Critical Exponents for Quantum Phase Transitions

[ianyappy]

Hi All, I'm doing an undergraduate project regarding QPTs for some variation of a AF Heisenberg hamiltonian. I'm a little confused about the change in relations between the critical exponents for a QPT. Some books/papers state that the quantum system in D dimensions is mapped to a classical D + 1 dimension system at T = 0. Yet they also say that in the finite-size scaling laws, we have to change D to D + z, where z is the dynamic critical exponent. So does that mean that the universality class of the QPT is in Some D + z classical system, but beyond the critical parameter, it appears like some D + 1 classical system?
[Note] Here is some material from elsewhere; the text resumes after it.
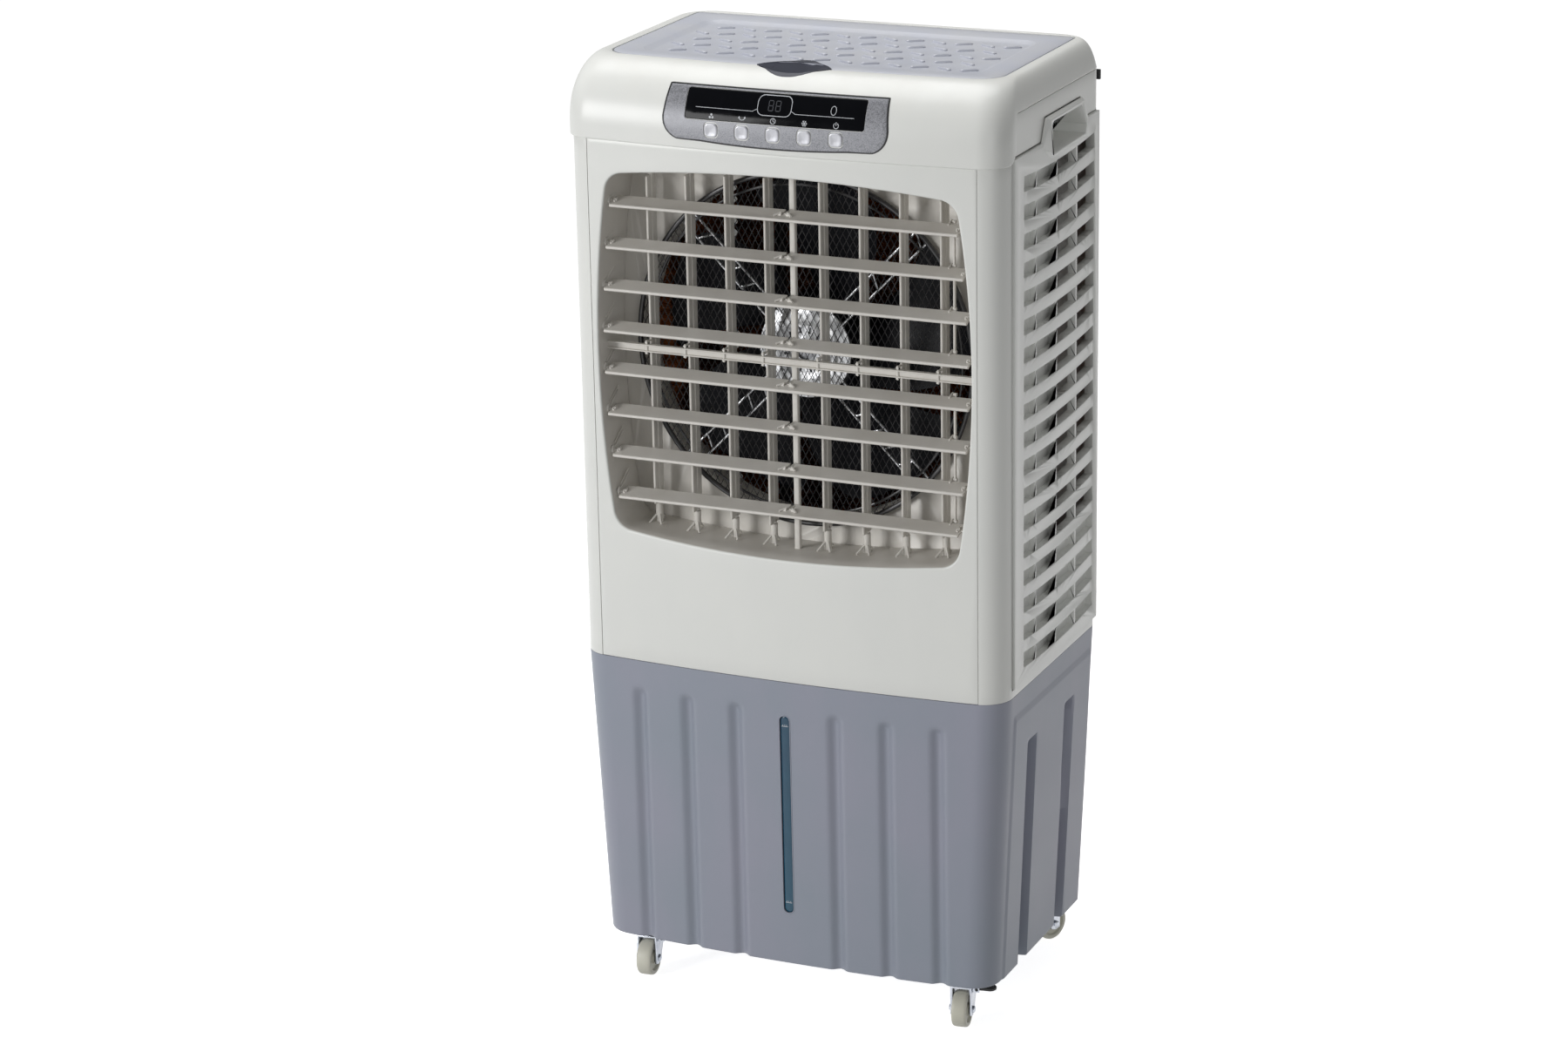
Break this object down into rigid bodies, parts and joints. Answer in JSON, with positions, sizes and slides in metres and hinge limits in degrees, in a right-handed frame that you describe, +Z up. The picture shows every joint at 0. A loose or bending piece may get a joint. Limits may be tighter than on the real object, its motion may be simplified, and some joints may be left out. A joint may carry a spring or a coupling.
{
  "type": "evaporative cooler",
  "caption": "Free-standing evaporative air cooler on casters: louvred outlet, hinged lid, side grilles with hand holds, button panel and a fluted water tank with a gauge.",
  "frame": {"origin": "on the floor, under the middle of the whole cooler", "axes": "+Z up; the air outlet and the control panel face -Y; +X is to the right seen from the front"},
  "size_m": [0.541, 0.3668, 1.1306],
  "materials": {
    "tank_plastic": "satin moulded, slate lavender",
    "gauge_blue": "translucent teal",
    "white_plastic": "satin moulded",
    "panel_silver": "fine metallic fleck",
    "panel_black": "high gloss",
    "pad_brown": "corrugated cellulose",
    "pump_black": "moulded",
    "guard_black": "powder coated",
    "bracket_zinc": "zinc plated",
    "motor_aluminium": "cast",
    "rotor_dark": "moulded",
    "trim_black": "moulded",
    "lid_grey": "satin moulded",
    "pull_navy": "satin gloss",
    "button_silver": "silver lacquer",
    "louvre_white": "satin moulded",
    "zinc": "bright zinc",
    "wheel_nylon": "moulded nylon"
  },
  "bodies": {
    "cabinet": {"water_tank": "tank_plastic", "gauge_window": "gauge_blue", "main_housing": "white_plastic", "front_panel": "white_plastic", "top_hood": "white_plastic", "control_panel": "panel_silver", "display_window": "panel_black", "side_grille_left": "white_plastic", "side_grille_right": "white_plastic", "rear_grille": "white_plastic", "cooling_pads": "pad_brown", "drip_tray": "white_plastic", "water_pump": "pump_black", "fan_shroud": "white_plastic", "fan_guard": "guard_black", "fan_motor": "motor_aluminium", "motor_bracket": "bracket_zinc", "swing_motor": "pump_black", "drain_plug": "trim_black", "cable_hooks": "trim_black", "cord_gland": "trim_black", "housing_screws": "zinc", "caster_plates": "zinc"},
    "lid": {"top_lid": "lid_grey", "finger_pull": "pull_navy"},
    "fan": {"fan_rotor": "rotor_dark"},
    "button_1": {"button_1": "button_silver"},
    "button_2": {"button_2": "button_silver"},
    "button_3": {"button_3": "button_silver"},
    "button_4": {"button_4": "button_silver"},
    "button_5": {"button_5": "button_silver"},
    "louvre_1": {"louvre_1": "louvre_white"},
    "louvre_2": {"louvre_2": "louvre_white"},
    "louvre_3": {"louvre_3": "louvre_white"},
    "louvre_4": {"louvre_4": "louvre_white"},
    "louvre_5": {"louvre_5": "louvre_white"},
    "louvre_6": {"louvre_6": "louvre_white"},
    "louvre_7": {"louvre_7": "louvre_white"},
    "louvre_8": {"louvre_8": "louvre_white"},
    "upper_link": {"louvre_link_upper": "louvre_white"},
    "lower_link": {"louvre_link_lower": "louvre_white"},
    "vane_1": {"vane_1": "louvre_white"},
    "vane_2": {"vane_2": "louvre_white"},
    "vane_3": {"vane_3": "louvre_white"},
    "vane_4": {"vane_4": "louvre_white"},
    "vane_5": {"vane_5": "louvre_white"},
    "vane_6": {"vane_6": "louvre_white"},
    "vane_7": {"vane_7": "louvre_white"},
    "vane_8": {"vane_8": "louvre_white"},
    "tie_bar": {"vane_tie_bar": "louvre_white"},
    "caster_1": {"caster_fork_1": "zinc"},
    "wheel_1": {"caster_wheel_1": "wheel_nylon"},
    "caster_2": {"caster_fork_2": "zinc"},
    "wheel_2": {"caster_wheel_2": "wheel_nylon"},
    "caster_3": {"caster_fork_3": "zinc"},
    "wheel_3": {"caster_wheel_3": "wheel_nylon"},
    "caster_4": {"caster_fork_4": "zinc"},
    "wheel_4": {"caster_wheel_4": "wheel_nylon"},
    "pedal_1": {"brake_pedal_1": "trim_black"},
    "pedal_2": {"brake_pedal_2": "trim_black"}
  },
  "joints": [
    {"name": "lid_hinge", "type": "hinge", "parent": "cabinet", "child": "lid", "pos_m": [0, 0.136, 1.123], "axis": [-1, 0, 0], "range_deg": [0, 95]},
    {"name": "fan_spin", "type": "hinge", "parent": "cabinet", "child": "fan", "pos_m": [0, -0.06, 0.7965], "axis": [0, -1, 0], "continuous": true},
    {"name": "button_1_press", "type": "slide", "parent": "cabinet", "child": "button_1", "axis": [0, 1, 0], "range_m": [0, 0.0012], "stiffness_N_per_m": 600, "springref_m": -0.0005},
    {"name": "button_2_press", "type": "slide", "parent": "cabinet", "child": "button_2", "axis": [0, 1, 0], "range_m": [0, 0.0012], "stiffness_N_per_m": 600, "springref_m": -0.0005},
    {"name": "button_3_press", "type": "slide", "parent": "cabinet", "child": "button_3", "axis": [0, 1, 0], "range_m": [0, 0.0012], "stiffness_N_per_m": 600, "springref_m": -0.0005},
    {"name": "button_4_press", "type": "slide", "parent": "cabinet", "child": "button_4", "axis": [0, 1, 0], "range_m": [0, 0.0012], "stiffness_N_per_m": 600, "springref_m": -0.0005},
    {"name": "button_5_press", "type": "slide", "parent": "cabinet", "child": "button_5", "axis": [0, 1, 0], "range_m": [0, 0.0012], "stiffness_N_per_m": 600, "springref_m": -0.0005},
    {"name": "louvre_1_tilt", "type": "hinge", "parent": "cabinet", "child": "louvre_1", "pos_m": [0, -0.153, 0.96665], "axis": [1, 0, 0], "range_deg": [-30, 30]},
    {"name": "louvre_2_tilt", "type": "hinge", "parent": "cabinet", "child": "louvre_2", "pos_m": [0, -0.153, 0.91675], "axis": [1, 0, 0], "range_deg": [-30, 30]},
    {"name": "louvre_3_tilt", "type": "hinge", "parent": "cabinet", "child": "louvre_3", "pos_m": [0, -0.153, 0.86685], "axis": [1, 0, 0], "range_deg": [-30, 30]},
    {"name": "louvre_4_tilt", "type": "hinge", "parent": "cabinet", "child": "louvre_4", "pos_m": [0, -0.153, 0.81695], "axis": [1, 0, 0], "range_deg": [-30, 30]},
    {"name": "louvre_5_tilt", "type": "hinge", "parent": "cabinet", "child": "louvre_5", "pos_m": [0, -0.153, 0.76705], "axis": [1, 0, 0], "range_deg": [-30, 30]},
    {"name": "louvre_6_tilt", "type": "hinge", "parent": "cabinet", "child": "louvre_6", "pos_m": [0, -0.153, 0.71715], "axis": [1, 0, 0], "range_deg": [-30, 30]},
    {"name": "louvre_7_tilt", "type": "hinge", "parent": "cabinet", "child": "louvre_7", "pos_m": [0, -0.153, 0.66725], "axis": [1, 0, 0], "range_deg": [-30, 30]},
    {"name": "louvre_8_tilt", "type": "hinge", "parent": "cabinet", "child": "louvre_8", "pos_m": [0, -0.153, 0.61735], "axis": [1, 0, 0], "range_deg": [-30, 30]},
    {"name": "upper_link_turn", "type": "hinge", "parent": "louvre_1", "child": "upper_link", "pos_m": [0.199, -0.13513, 0.97144], "axis": [1, 0, 0], "range_deg": [-30, 30]},
    {"name": "lower_link_turn", "type": "hinge", "parent": "louvre_5", "child": "lower_link", "pos_m": [0.199, -0.13513, 0.77184], "axis": [1, 0, 0], "range_deg": [-30, 30]},
    {"name": "vane_1_swing", "type": "hinge", "parent": "cabinet", "child": "vane_1", "pos_m": [-0.1813, -0.121, 0.7965], "axis": [0, 0, 1], "range_deg": [-30, 30]},
    {"name": "vane_2_swing", "type": "hinge", "parent": "cabinet", "child": "vane_2", "pos_m": [-0.1322, -0.121, 0.7965], "axis": [0, 0, 1], "range_deg": [-30, 30]},
    {"name": "vane_3_swing", "type": "hinge", "parent": "cabinet", "child": "vane_3", "pos_m": [-0.0831, -0.121, 0.7965], "axis": [0, 0, 1], "range_deg": [-30, 30]},
    {"name": "vane_4_swing", "type": "hinge", "parent": "cabinet", "child": "vane_4", "pos_m": [-0.034, -0.121, 0.7965], "axis": [0, 0, 1], "range_deg": [-30, 30]},
    {"name": "vane_5_swing", "type": "hinge", "parent": "cabinet", "child": "vane_5", "pos_m": [0.034, -0.121, 0.7965], "axis": [0, 0, 1], "range_deg": [-30, 30]},
    {"name": "vane_6_swing", "type": "hinge", "parent": "cabinet", "child": "vane_6", "pos_m": [0.0831, -0.121, 0.7965], "axis": [0, 0, 1], "range_deg": [-30, 30]},
    {"name": "vane_7_swing", "type": "hinge", "parent": "cabinet", "child": "vane_7", "pos_m": [0.1322, -0.121, 0.7965], "axis": [0, 0, 1], "range_deg": [-30, 30]},
    {"name": "vane_8_swing", "type": "hinge", "parent": "cabinet", "child": "vane_8", "pos_m": [0.1813, -0.121, 0.7965], "axis": [0, 0, 1], "range_deg": [-30, 30]},
    {"name": "tie_bar_turn", "type": "hinge", "parent": "vane_1", "child": "tie_bar", "pos_m": [-0.1813, -0.143, 0.793], "axis": [0, 0, 1], "range_deg": [-30, 30]},
    {"name": "caster_1_swivel", "type": "hinge", "parent": "cabinet", "child": "caster_1", "pos_m": [-0.204, -0.124, 0.054], "axis": [0, 0, 1], "continuous": true},
    {"name": "wheel_1_roll", "type": "hinge", "parent": "caster_1", "child": "wheel_1", "pos_m": [-0.20252, -0.14094, 0.022], "axis": [-0.9962, -0.0872, 0], "continuous": true},
    {"name": "pedal_1_press", "type": "hinge", "parent": "caster_1", "child": "pedal_1", "pos_m": [-0.18646, -0.12949, 0.047], "axis": [-0.0872, 0.9962, 0], "range_deg": [0, 14], "stiffness_Nm_per_rad": 0.05, "springref_deg": -17.19},
    {"name": "caster_2_swivel", "type": "hinge", "parent": "cabinet", "child": "caster_2", "pos_m": [0.204, -0.124, 0.054], "axis": [0, 0, 1], "continuous": true},
    {"name": "wheel_2_roll", "type": "hinge", "parent": "caster_2", "child": "wheel_2", "pos_m": [0.20637, -0.14083, 0.022], "axis": [-0.9903, -0.1392, 0], "continuous": true},
    {"name": "pedal_2_press", "type": "hinge", "parent": "caster_2", "child": "pedal_2", "pos_m": [0.22181, -0.12857, 0.047], "axis": [-0.1392, 0.9903, 0], "range_deg": [0, 14], "stiffness_Nm_per_rad": 0.05, "springref_deg": -17.19},
    {"name": "caster_3_swivel", "type": "hinge", "parent": "cabinet", "child": "caster_3", "pos_m": [-0.204, 0.124, 0.054], "axis": [0, 0, 1], "continuous": true},
    {"name": "wheel_3_roll", "type": "hinge", "parent": "caster_3", "child": "wheel_3", "pos_m": [-0.20981, 0.13997, 0.022], "axis": [0.9397, 0.342, 0], "continuous": true},
    {"name": "caster_4_swivel", "type": "hinge", "parent": "cabinet", "child": "caster_4", "pos_m": [0.204, 0.124, 0.054], "axis": [0, 0, 1], "continuous": true},
    {"name": "wheel_4_roll", "type": "hinge", "parent": "caster_4", "child": "wheel_4", "pos_m": [0.21119, 0.13941, 0.022], "axis": [0.9063, -0.4226, 0], "continuous": true}
  ],
  "couplings": [
    {"joint": "louvre_2_tilt", "follows": "louvre_1_tilt", "ratio": 1},
    {"joint": "louvre_3_tilt", "follows": "louvre_1_tilt", "ratio": 1},
    {"joint": "louvre_4_tilt", "follows": "louvre_1_tilt", "ratio": 1},
    {"joint": "upper_link_turn", "follows": "louvre_1_tilt", "ratio": -1},
    {"joint": "louvre_6_tilt", "follows": "louvre_5_tilt", "ratio": 1},
    {"joint": "louvre_7_tilt", "follows": "louvre_5_tilt", "ratio": 1},
    {"joint": "louvre_8_tilt", "follows": "louvre_5_tilt", "ratio": 1},
    {"joint": "lower_link_turn", "follows": "louvre_5_tilt", "ratio": -1},
    {"joint": "vane_2_swing", "follows": "vane_1_swing", "ratio": 1},
    {"joint": "vane_3_swing", "follows": "vane_1_swing", "ratio": 1},
    {"joint": "vane_4_swing", "follows": "vane_1_swing", "ratio": 1},
    {"joint": "vane_5_swing", "follows": "vane_1_swing", "ratio": 1},
    {"joint": "vane_6_swing", "follows": "vane_1_swing", "ratio": 1},
    {"joint": "vane_7_swing", "follows": "vane_1_swing", "ratio": 1},
    {"joint": "vane_8_swing", "follows": "vane_1_swing", "ratio": 1},
    {"joint": "tie_bar_turn", "follows": "vane_1_swing", "ratio": -1}
  ]
}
Is there some kind of contradiction between these two statements, or am I missing something? I'm afraid I'm not entirely familiar with the subject so I kind of assume universality class and mapping to a new classical system are kind of the same thing. Would appreciate any help with thanks :)

 

[azntoon]

The statements you mention are actually not contradictory. The mapping from a quantum system to a classical system in one higher dimension refers to the fact that at zero temperature, quantum fluctuations are completely suppressed and the critical exponents characterizing the quantum phase transition are exactly the same as those of a classical phase transition in one higher dimension. This is known as the Mermin-Wagner theorem. However, when considering finite-size scaling in a quantum system, dynamic critical exponents become relevant, which means that the universality class of the quantum phase transition is in some D+z classical system, rather than a D+1 system. Hope this helps!